基于Transformer的语言模型在社交媒体中索马里语假新闻和有害信息检测的应用
Detection of Somali-written Fake News and Toxic Messages on the Social Media Using Transformer-based Language Models
摘要 Abstract
社交媒体账户的普及使得任何人都能创建并分享内容,公众对社交媒体作为新闻和信息来源的依赖日益增加,这带来了诸如虚假信息、假新闻、有害内容等一系列重大挑战。尽管人工内容审核在一定程度上可能有用,并被这些平台用于标记发布的内容,但人工智能模型的应用提供了一种更加可持续、可扩展且有效的缓解这些有害内容的方法。然而,像索马里语这样低资源语言在人工智能自动化方面面临诸多限制,包括稀缺的标注训练数据集以及缺乏针对其独特语言特征定制的语言模型。本文介绍了我们正在进行的研究工作的一部分,旨在弥合索马里语在这些方面的部分差距。具体而言,我们构建了两个由人工注释的社交媒体来源的索马里语数据集,分别用于下游假新闻分类和毒性分类任务,并开发了一个基于Transformer的单语索马里语语言模型(命名为SomBERTa),据我们所知这是首个此类模型。随后,我们将SomBERTa微调并在有害内容、假新闻及新闻主题分类数据集上进行评估。与相关多语言模型(如AfriBERTa、AfroXLMR等)的对比评估分析表明,SomBERTa在假新闻和毒性内容分类任务中始终优于这些对比模型,同时在所有任务中的平均准确率(87.99%)达到最佳。本研究通过提供一个基础语言模型和可复制的框架,为其他低资源语言贡献了索马里自然语言处理领域的发展,促进了数字和人工智能的包容性以及语言多样性。
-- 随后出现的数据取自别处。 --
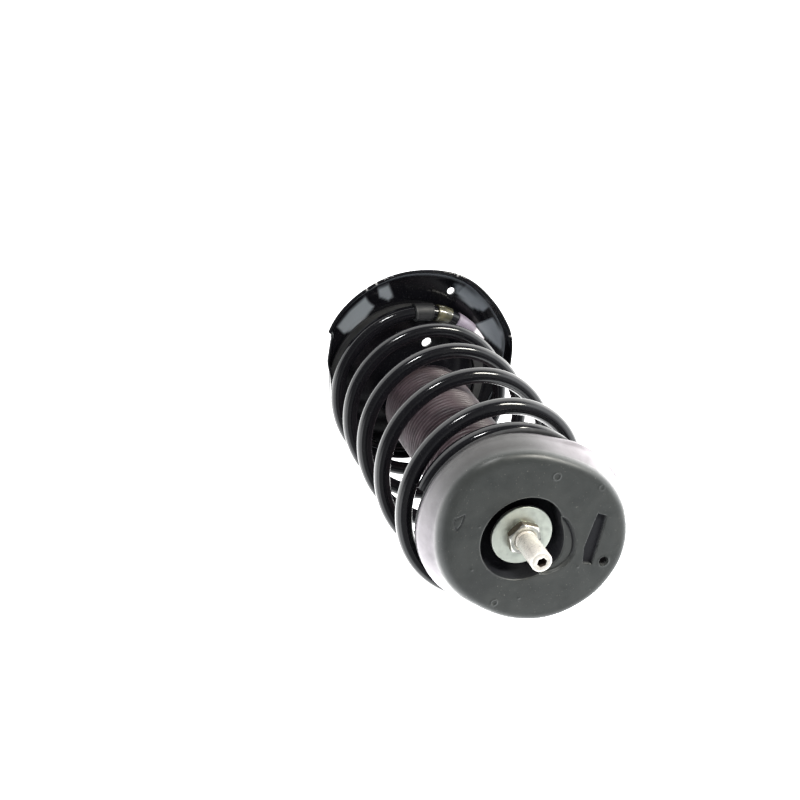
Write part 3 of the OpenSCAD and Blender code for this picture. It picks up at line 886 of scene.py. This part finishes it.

The fact that everyone with a social media account can create and share content, and the increasing public reliance on social media platforms as a news and information source bring about significant challenges such as misinformation, fake news, harmful content, etc. Although human content moderation may be useful to an extent and used by these platforms to flag posted materials, the use of AI models provides a more sustainable, scalable, and effective way to mitigate these harmful contents. However, low-resourced languages such as the Somali language face limitations in AI automation, including scarce annotated training datasets and lack of language models tailored to their unique linguistic characteristics. This paper presents part of our ongoing research work to bridge some of these gaps for the Somali language. In particular, we created two human-annotated social-media-sourced Somali datasets for two downstream applications, fake news \& toxicity classification, and developed a transformer-based monolingual Somali language model (named SomBERTa) -- the first of its kind to the best of our knowledge. SomBERTa is then fine-tuned and evaluated on toxic content, fake news and news topic classification datasets. Comparative evaluation analysis of the proposed model against related multilingual models (e.g., AfriBERTa, AfroXLMR, etc) demonstrated that SomBERTa consistently outperformed these comparators in both fake news and toxic content classification tasks while achieving the best average accuracy (87.99%) across all tasks. This research contributes to Somali NLP by offering a foundational language model and a replicable framework for other low-resource languages, promoting digital and AI inclusivity and linguistic diversity.